Step 4: Kruskal kind, the return (bijection on edges and vertices)
++++++++++++++++++++++++++++++++++++++++++++++++++++++++++++++++++

We now have two matrices which contains pretty much the same information
as we have in step 2: each element is the number of times an edge or a vertex
was associated with an edge or a vertex of the other graph.
We use the same algorithm until we get a kind of bijection between vertices or edges from both matrices.

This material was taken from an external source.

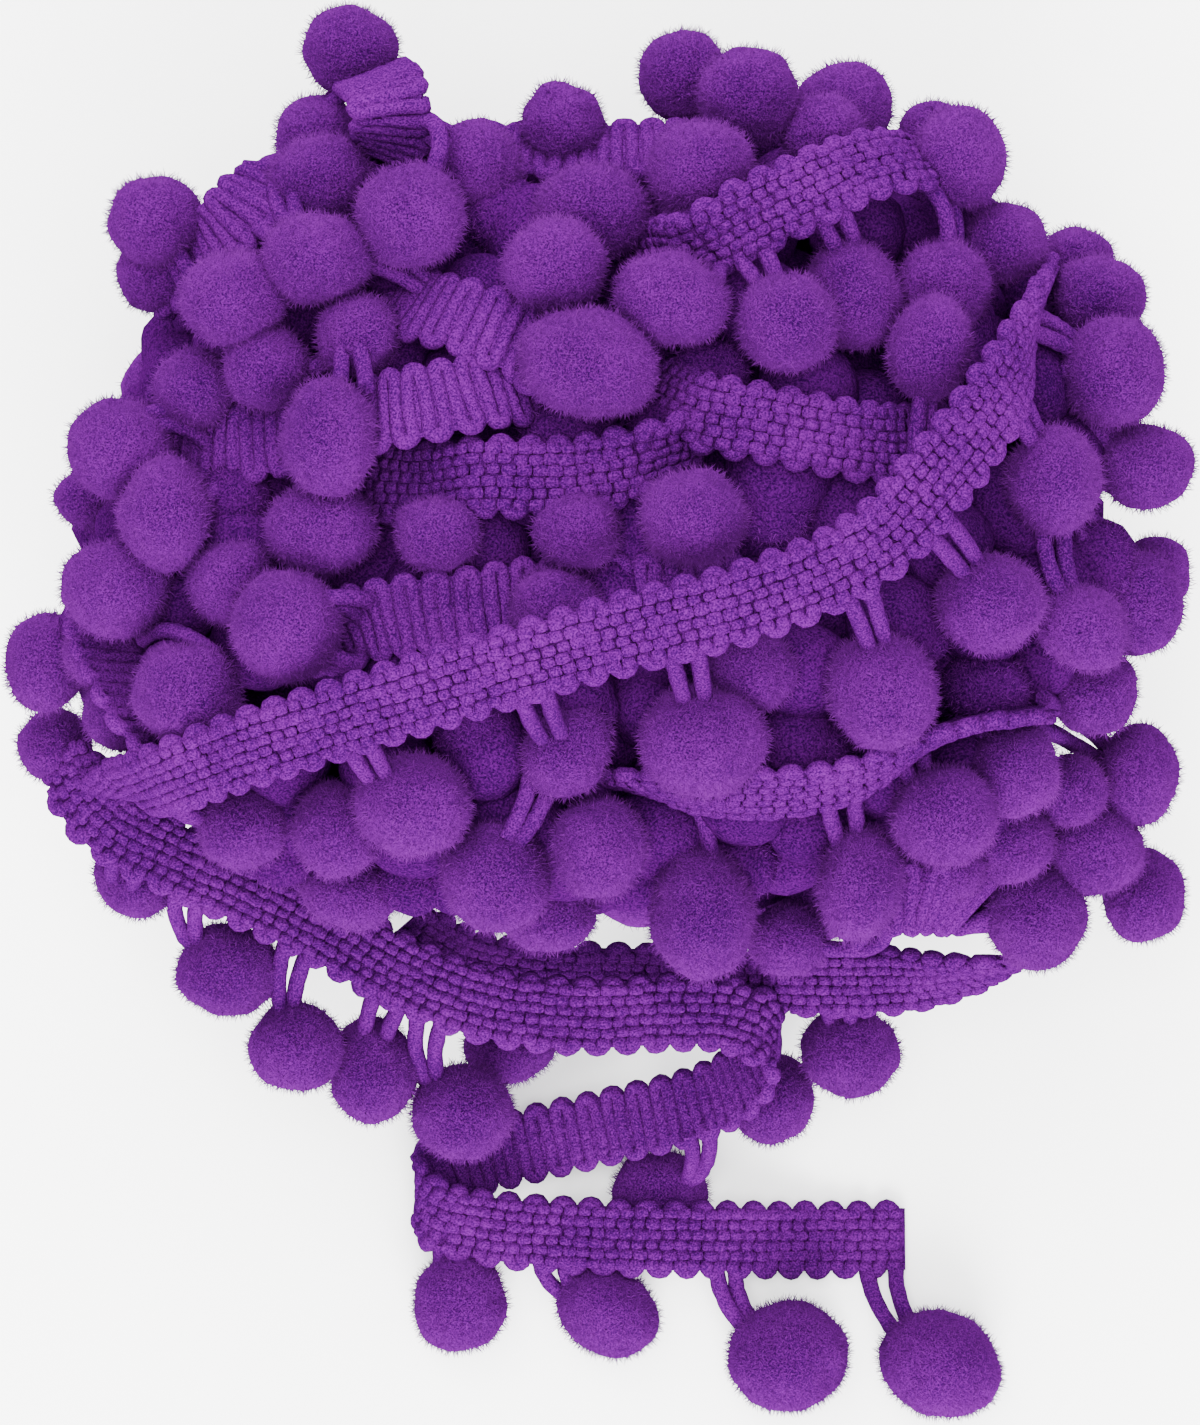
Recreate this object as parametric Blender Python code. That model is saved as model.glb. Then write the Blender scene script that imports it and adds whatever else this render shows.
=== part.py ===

Step 5: Merging the two graphs
++++++++++++++++++++++++++++++

Once we finalized the previous steps, we know which vertices and edges will be
associated with vertices and edges from the other graph.
What's left is to add the left over to the picture which is shown by next Figure:

.. image:: images/graphmergeall.png
    :height: 400

*Red and symbol - means deleted from graph~1 and not present in graph 2.
Green and symbol + means not present in graph 1 and added in graph 2.
The black pieces remains unchanged.*

The main drawback of this algorithm is its speed. It is very time consuming.
We need to compute distances between all paths which is ok when graphs are small but very long
when graphs are bigger. Many paths share the same beginning and we could certainly
avoid wasting time computing edit distances between those paths.

Distance between graphs
=======================

We defined a distance between two sequences based on the sum of operations
needed to switch from the first sequence to the second one,
we can follow the same way here. The alignment we were able to build
between two graphs shows insertions, deletions and comparisons of different
edges of vertices. By giving a weight of each kind, we can sum them to
build the distance we are looking for. We use the same weights we
defined to compute the alignment between two paths from both graphs.
Let's defined an aligned graph *G = { (a,b) }*, *G* is the set of edges and
vertices of the final graph, *a*, *b* are an edge of a vertex from the first
graph for *a* and from the second graph for *b*. *a* or *b* can be null.
We also defined :math:`insertion(a) = comparison(\emptyset,a)`.

.. math::

    d(G_1,G_2) = \sum_{ \begin{subarray}{c} a \in G_1\cup \emptyset \\ b \in G_2 \cup \emptyset \end{subarray} }
    comparison(a,b) \indicatrice{ (a,b) \in G }

It is obvioulsy symmetric. To proove it verifies
:math:`d(G_1,G_2) = 0 \Longleftrightarrow G_1 = G_2`,
we could proove that every path from :math:`G_1` will be associated to itself during the first step.
It is not necessarily true because two different paths could share the same
sequence of labels. Let's consider the following example:

.. math::

    \xymatrix{
    begin \ar[r]\ar[dr] & 1,a \ar[r]  & 2,b \ar[r]\ar[dl]  & end \\
                        & 3,a \ar[r]  & 4,b \ar[ur]        &
    }

This graph contains three paths:

.. math::

    \begin{array}{lll}
    path 1 & 1,2 & ab\\
    path 2 & 3,4 & ab \\
    path 3 & 1,2,3,4 & abab
    \end{array}

The matrix distance between paths will give (*x> 0*):

.. math::

    \pa{\begin{array}{ccc}
    0  & \mathbf{0.} & x  \\
    \mathbf{0.}  & 0 & x  \\
    x  & x & \mathbf{0.}
     \end{array}}

The bolded values :math:`\mathbf{0.}` represent one possible association between
paths which could lead to the possible association between vertices:

.. math::

    \pa{\begin{array}{cccc}
    1           & 0          & 1           & 0 \\
    0           & 1          & 0           & 1 \\
    1           & 0          & 1           & 0 \\
    0           & 1          & 0           & 1
    \end{array}}

In that particular case, the algorithm will not return a null
distance mostly because while aligning sequences, we do not pay too much attention
to the local structure. One edge could be missing from the alignment.
We could try to correct that by adding some cost when two vertices
do not have the number of input or output edges instead of considering only the labels.

Second approach: faster
=======================

No implemented yet.

Bibliography
============

.. [Blondel2004] A measure of similarity between graph vertices
    *Vincent Blondel, Anahi Gajardo, Maureen Heymans, Pierre Senellart, Paul Van Dooren*,
    `arxiv/0407061 <https://arxiv.org/abs/cs/0407061>`_